Akhirnya, penulis tidak tahan untuk bertanya ke orang Jepang yang ada di tempat penulis tinggal. Setelah mendengar pertanyaan, mereka melihat penulis dengan pandangan aneh yang membuat penulis bertanya apakah mereka menangkap kata-kata penulis. Mereka malah balik bertanya apakah pertanyaan yang penulis lontarkan benar. Penulis balik bingung dan menyakinkan mereka kalau yang penulis tanyakan benar karena yakin tidak ada kata-kata yang salah. Setelah meyakinkan mereka bahwa mereka mendengar dengan benar, jawaban mereka adalah sederhana:
“Karena mereka tahu bahwa mereka tidak seharusnya.”
Awalnya penulis bingung dengan jawaban itu dan butuh waktu agak lama untuk mencernanya. Tentu saja mereka tahu mereka tidak seharusnya, semua anak-anak di seluruh dunia tahu mereka tidak seharusnya, tetapi perbedaan di Jepang adalah bahwa anak-anak percaya hal-hal tersebut adalah sesuatu yang tidak seharusnya dilakukan, jauh lebih percaya dibandingkan anak-anak di negara lain. Apa yang membedakannya adalah budaya yang unik.
Pada akhirnya penulis berkesimpulan budaya di Jepang adalah jawaban dari semua pertanyaan yang ada. Bagi penulis, budaya yang unik ini adalah alasan besar mengapa kejahatan umum, terutama kejahatan terhadap properti, sangat langka terjadi di Jepang. Budaya malu yang dianut masyarakatnya adalah kekuatan yang sangat kuat. Karena setiap tindakan tidak terpuji yang anda lakukan tidak hanya membuat anda malu sendiri, tetapi juga mempermalukan keluarga anda, teman anda, komunitas anda, dan rekan bisnis anda.
Inilah sebabnya mengapa anda melihat di media sebuah permintaan maaf yang sangat umum, sangat terlihat dan sangat tulus dari presiden perusahaan besar ketika perusahaan mereka telah melakukan sesuatu yang salah dan yang dalam beberapa hal dianggap menyakiti atau menipu pelanggan mereka. Bahkan pengakuan bersalah dan permintaan maaf yang mendalam dan tulus dengan penyesalan yang tulus pun belum tentu bisa dimaafkan oleh masyarakat yang menganggap perbuatan tidak terpuji adalah kesalahan yang sangat fatal.

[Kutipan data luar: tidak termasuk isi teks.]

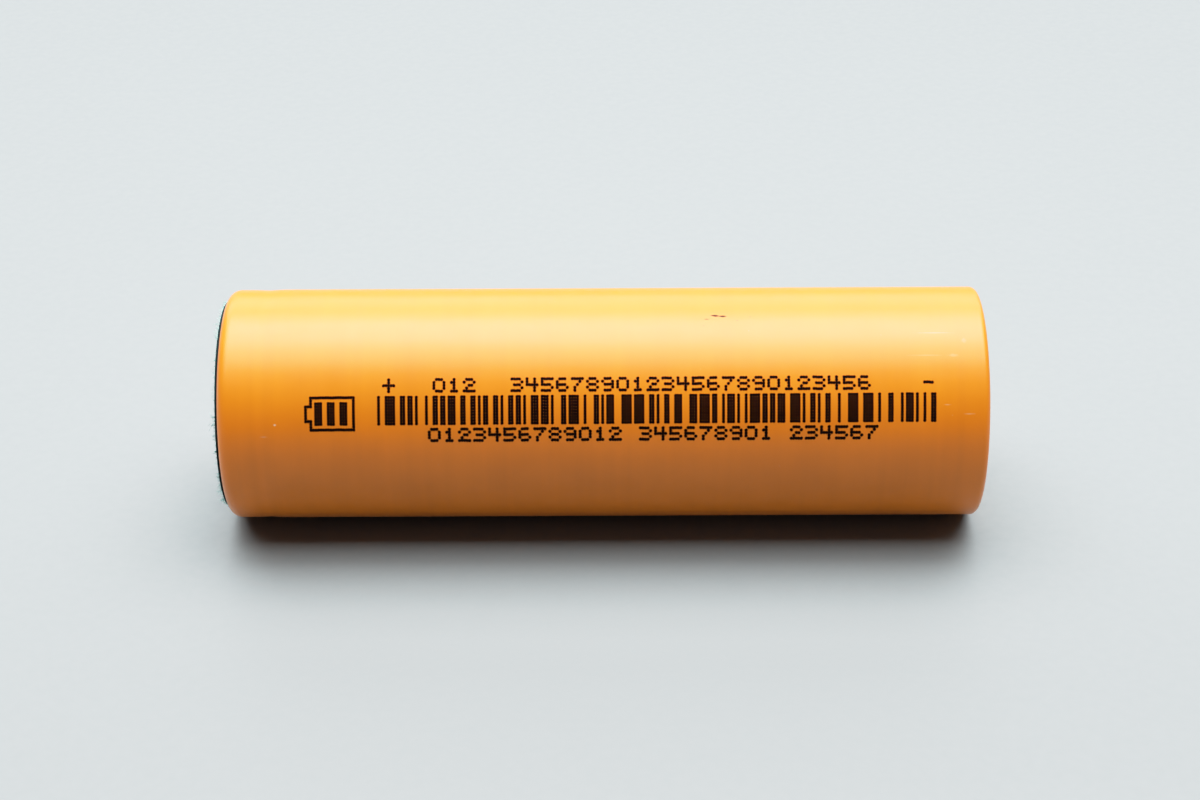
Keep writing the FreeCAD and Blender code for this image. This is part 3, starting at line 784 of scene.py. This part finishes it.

Untuk memahami ini, anda perlu memahami sedikit tentang sejarah Jepang. Meskipun sudah sering datang ke negeri ini, anda mungkin tidak manyadari betapa sedikit lahan layak huni yang ada di pulau-pulau di Jepang. Sebanyak 80% atau lebih adalah wilayah pegunungan yang biasanya sengaja dibiarkan kelestariannya dengan tidak dibangun pemukiman di daerah-daerah tersebut. Sekarang bayangkan jumlah penduduk di Jepang yang turun temurun harus tinggal di wilayah yang sempit itu, mereka harus bergaul tanpa mengganggu satu sama lain. Bayangkan mereka harus tinggal bertetangga hanya dengan dinding kertas sebagai pemisah ruang mereka, bagaimana mereka harus beretika dan tidak mengeluarkan suara-suara yang tidak mengganggu orang yang ada di sebelah mereka. Tidak butuh waktu lama bagi norma-norma sosial kesopanan, kejujuran, non-konfrontasi dan sebagainya untuk menjadi bagian dari kehidupan sehari-hari di Jepang.

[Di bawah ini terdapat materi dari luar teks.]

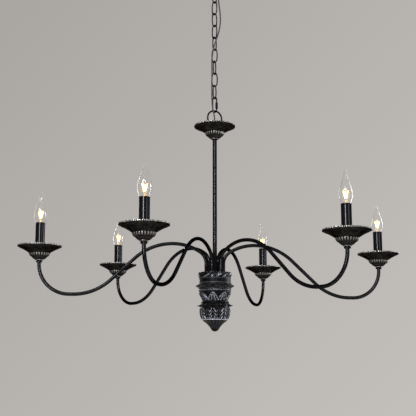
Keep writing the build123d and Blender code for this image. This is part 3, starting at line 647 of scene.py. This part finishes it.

Setidaknya itu yang penulis dapatkan ketika berada di Jepang. Bagaimana dengan Jepang saat ini? Mereka telah menunjukkan bahwa budaya mereka secara perlahan berubah. Memasuki era modern, tidak bisa dipungkuri budaya mereka mulai tergerus dengan antusias anak muda mereka kepada ide dan budaya barat, Ini perlahan-lahan merubah mereka menjadi lebih kebarat-baratan sepanjang waktu, termasuk di daerah yang berkaitan dengan kejahatan, terutama di kalangan remaja. Saat ini penulis sudah sulit menemukan jidouhanbaiki yang menjual bir, yang sepertinya dilakukan untuk mengurangi konsumsi oleh di anak-anak di bawah umur. Uniknya, budaya malu masih tetap kuat.
Hal lain yang menekan angka kejahatan di Jepang adalah elemen-elemen sayap kanan masyarakat Jepang yang ingin kembali ke masa lalu dari Imperial Jepang dan memperkuat larangan budaya terhadap kejahatan jalanan umum.

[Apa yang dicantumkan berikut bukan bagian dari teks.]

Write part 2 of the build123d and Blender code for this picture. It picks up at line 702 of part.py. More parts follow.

Satu hal yang jarang diketahui oleh orang asing adalah ketatnya sistem akuntabilitas. Dimana setiap warga Jepang harus mendaftar kepada pemerintah saat lahir, menempatkan nama mereka di samping daftar nama nenek moyang dengan rincian silsilahnya yang lengkap. Yang secara efektif menghubungkan mereka dengan seluruh keluarga / marga pada sistem pendaftaran transparan untuk setiap pengusaha atau pekerja. Dengan sistem ini, mereka bisa mengekang kejahatan tanpa mengganggu hukum karena setiap anda berbuat jahat dan dihukum, akan dicatat bersama pohon silsilah keluarga anda. Saat hendak bekerja, perusahaan akan menyeleksi anda dengan melihat keluarga anda dan latar belakangnya dan akan mengeluarkan permintaan maaf dan mengatakan “tampaknya keluarga Anda tidak begitu” bersih “…”, jika ada salah satu keluarga yang pernah tercatat berbuat kejahatan. Dari sudut pandang yang berbeda mungkin sistem dan perlakuan ini dianggap tidak adil karena terjadi penyamarataan padahal belum tentu anggota keluarga yang lain akan melalukan hal yang sama seperti anggota keluarga yang berbuat jahat, Tapi itulah kenyataan yang ada di Jepang.
Penulis beranggapan berbagai budaya dan sistem yang diterapkan di Jepang inilah yang membuat negara ini masih di antara negara-negara paling aman di Bumi untuk hal kejahatan jalanan, kekerasan interpersonal dan kejahatan terhadap properti meskipun bukan yang paling aman.